One way is to build a conda package for the R software that you wish to include as a dependency. This approach keeps the QIIME 2 plugin installation process as simple as posssible and has the additional benefit that the R package becomes avilable to others as a conda package. However, this can be a complex process, so it will not be discussed further here. Documentation of this process is available here.
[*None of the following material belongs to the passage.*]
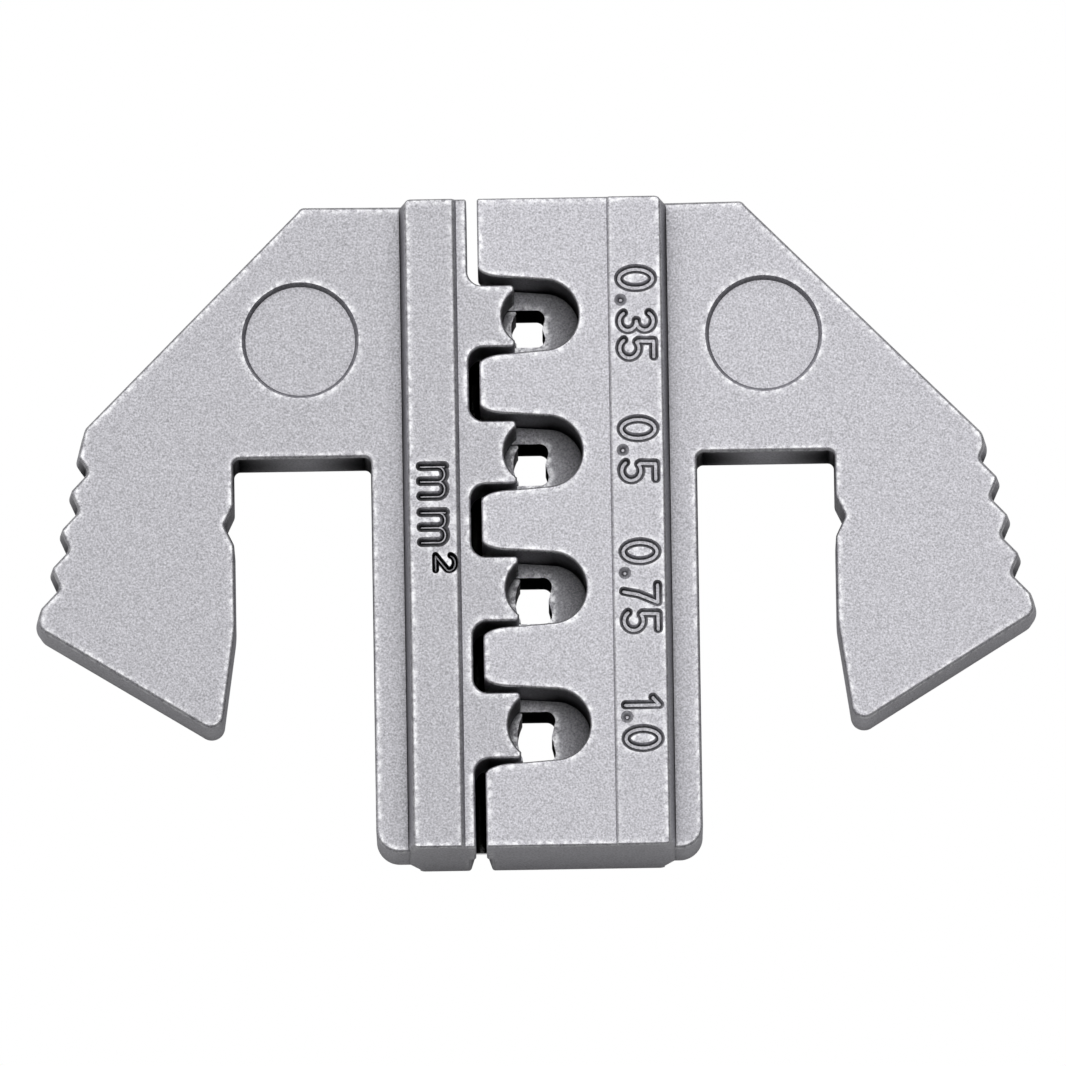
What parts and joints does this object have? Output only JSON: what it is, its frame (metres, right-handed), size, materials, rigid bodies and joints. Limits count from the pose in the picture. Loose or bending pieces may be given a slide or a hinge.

The other way is to include the necessary shell commands for installing the R dependency in the Makefile of the plugin. This is a flexible approach in that one can add any shell command that results in the R dependency being installed, including e.g. Rscript -e "install.packages...", git clone ..., and so on. As an example of this approach we’ll refer again to the q2-qsip2 plugin. In the Makefile of that plugin, which can be viewed here, we can see that underneath the install target we install the qSIP2 R package using the remotes library’s install_github function, via the Rscript shell command. An important consideration that needs to be made when creating such an installation command is that any shell command given in the install target must be guaranteed to be available on the installer’s (user’s) system, or the dependency will not be able to be installed and the plugin will not be usable. A downside to this approach is that an additional step is needed to install your plugin.

Testing#

Special considerations need to made for testing when R software is included in a plugin. Generally speaking, any R software that is tested elsewhere (e.g. in a package that is being included as a dependency) does not need to be retested in the plugin. However, any R software that is written specifically for the plugin, or any R software that is being migrated into a plugin for ongoing maintenance should be tested in the plugin. Tests written in R should be called through the test target in the Makefile, using whatever shell command is necessary to do so. Tests written in Python should be done so using pytest in the typical testing locations, with no Makefile modifications necessary.